9. O terreno ficou livre e a descoberto. E os inimigos do Pe. Maximino puderam avançar e matá-lo à vontade. Provavelmente, terão celebrado festivamente a sua morte. Pela calada. Numa liturgia inumana como eles. E com a bênção de algum cónego de nomeada e de algum bispo residencial. Não é verdade que também os sumos sacerdotes Anãs e Caifás, em Jerusalém, no tempo de Jesus, celebraram festivamente a sua morte violenta na cruz?
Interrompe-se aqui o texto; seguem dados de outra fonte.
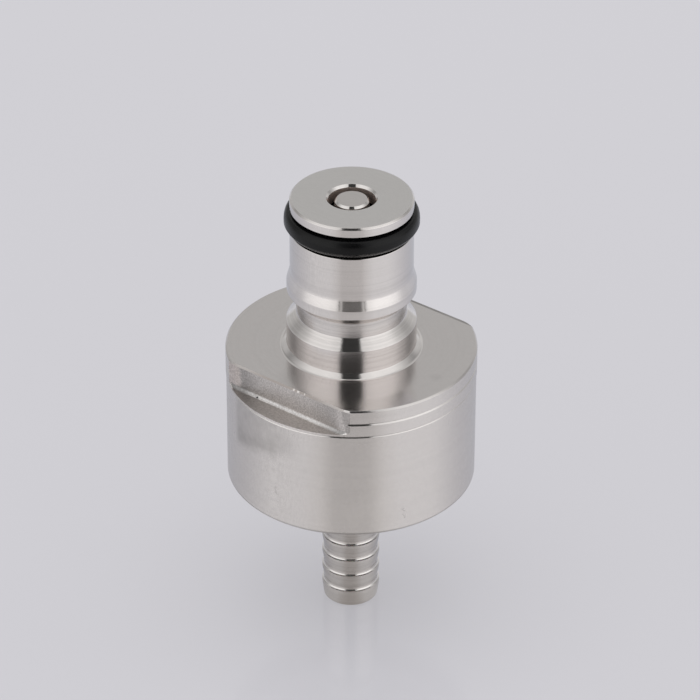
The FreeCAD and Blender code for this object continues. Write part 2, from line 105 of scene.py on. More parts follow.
def place_camera():
    """The camera stands where the photograph was taken from, with the cap a little left of the
    middle."""
    turn, rise = math.radians(AZIMUTH), math.radians(ELEVATION)
    back = Vector((math.sin(turn) * math.cos(rise), -math.cos(turn) * math.cos(rise),
                   math.sin(rise)))
    right = Vector((math.cos(turn), math.sin(turn), 0))
    bpy.ops.object.camera_add(location=TARGET + DISTANCE * back)
    camera = bpy.context.object
    camera.data.lens, camera.data.sensor_width = LENS, 36
    camera.data.clip_start, camera.data.clip_end = 0.01, 50
    aim = TARGET - right * BESIDE - camera.location
    camera.rotation_mode = "QUATERNION"
    camera.rotation_quaternion = (aim.to_track_quat("-Z", "Y").to_matrix()
                                  @ Matrix.Rotation(math.radians(LEAN), 3, "Z")).to_quaternion()
    bpy.context.scene.camera = camera


place_camera()


# Modelling by hand: profiles, turning, cutting and finishing

def nothing_selected():
    bpy.ops.object.select_all(action="DESELECT")


def only(piece):
    """Make one piece the selected and active one."""
    nothing_selected()
    piece.select_set(True)
    bpy.context.view_layer.objects.active = piece


def pick(piece, test, kind="verts"):
    """In edit mode, select the corners or edges that pass a test on their place."""
    bpy.ops.mesh.select_all(action="DESELECT")
    bpy.ops.mesh.select_mode(type="VERT" if kind == "verts" else "EDGE")
    bpy.ops.object.mode_set(mode="OBJECT")
    mesh = piece.data
    if kind == "verts":
        for corner in mesh.vertices:
            corner.select = test(corner.co)
    else:
        for edge in mesh.edges:
            edge.select = test(*(mesh.vertices[number].co for number in edge.vertices))
    bpy.ops.object.mode_set(mode="EDIT")


def draw(name, corners):
    """A closed line drawn on the XZ plane from corner to corner.

    A corner is (radius, height) or (radius, height, rounding), and the rounding is how far from
    the corner its round starts.
    """
    nothing_selected()
    radius, height = corners[0][:2]
    bpy.ops.mesh.primitive_plane_add(size=0.1, location=(radius, 0, height))
    piece = bpy.context.object
    piece.name = name
    bpy.ops.object.transform_apply(location=True, rotation=False, scale=False)
    bpy.ops.object.mode_set(mode="EDIT")
    bpy.ops.mesh.select_mode(type="VERT")
    bpy.ops.mesh.select_all(action="SELECT")
    bpy.ops.mesh.merge(type="CENTER")
    for start, end in zip(corners, corners[1:] + corners[:1]):
        step = (end[0] - start[0], 0, end[1] - start[1])
        bpy.ops.mesh.extrude_vertices_move(TRANSFORM_OT_translate={"value": step})
    bpy.ops.mesh.select_all(action="SELECT")
    bpy.ops.mesh.remove_doubles(threshold=0.0005)
    for size in sorted({corner[2] for corner in corners if len(corner) > 2}):
        spots = [Vector((corner[0], 0, corner[1])) for corner in corners
                 if len(corner) > 2 and corner[2] == size]
        pick(piece, lambda place: any((place - spot).length < 0.001 for spot in spots))
        bpy.ops.mesh.bevel(offset=size, segments=round_steps(size), affect="VERTICES",
                           clamp_overlap=False)
    return piece


def round_steps(size):
    """How many steps a round of this size is drawn in."""
    return 3 if size < 0.12 else 5 if size < 0.5 else 10


def turn_round(piece, steps=STEPS):
    """Turn the drawn line once round the axis."""
    bpy.ops.mesh.select_all(action="SELECT")
    bpy.ops.mesh.spin(steps=steps, angle=math.tau, center=(0, 0, 0), axis=(0, 0, 1))
    bpy.ops.mesh.select_all(action="SELECT")
    bpy.ops.mesh.remove_doubles(threshold=0.0005)
    bpy.ops.mesh.normals_make_consistent(inside=False)
    bpy.ops.object.mode_set(mode="OBJECT")
    return piece


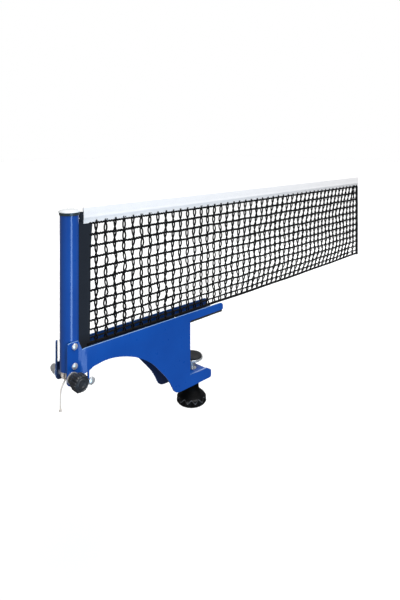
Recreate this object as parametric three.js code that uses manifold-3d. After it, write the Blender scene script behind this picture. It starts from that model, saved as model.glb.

10. E agora? Trinta anos depois, tudo está consumado. Está? Não, não está! Tudo está apodrecido. Trinta anos depois, ele é corrupção por toda a banda. Ele é hipocrisia e mentira a jorros. Ele é Idolatria sem limites. O senhor D. Dinheiro não tem mãos a medir para atender tanta clientela. Como país, vamos a pique para o abismo, agora com Cavaco e Sócrates ao leme. Silenciaram os poetas e os profetas. Mataram o Debate. Nos seus medos da Liberdade e da Responsabilidade e na mais completa subserviência ao grande Capital (Às suas ordens, mau Capital, diz a manchete do último FRATERNIZAR!), esta dupla de dirigentes sem entranhas de humanidade tem o condão de tornar as almas das portuguesas, dos portugueses ainda mais pequenas. Até quando? Até quando nós consentirmos. Soprasse todos os dias em nós o Vento/Espírito que um dia fez acontecer e viver o Pe. Maximino e este país seria outro. Mas o que hoje sopra forte por aí é o Vento/Sopro de D. Dinheiro. Quem se atreve a resistir-lhe e a ser e a viver pobre até ao fim dos seus dias? Quem se atreve a ser ateu deste deus cruel que se alimenta de gente? Por mim, aqui estou, pobre, longe dos templos e dos altares, amigo, irmão e companheiro, no jeito do Pe. Maximino. Contem comigo para as novas clandestinidades que urge voltar a viver e para as novas conspirações que urge voltar a iniciar. Na companhia de Jesus e de ateus. E do Pe. Maximino e de Maria de Lurdes e de todos os outros mortos ressuscitados. Cuidem-se, porque os dias que vivemos são de chumbo. E é Inverno.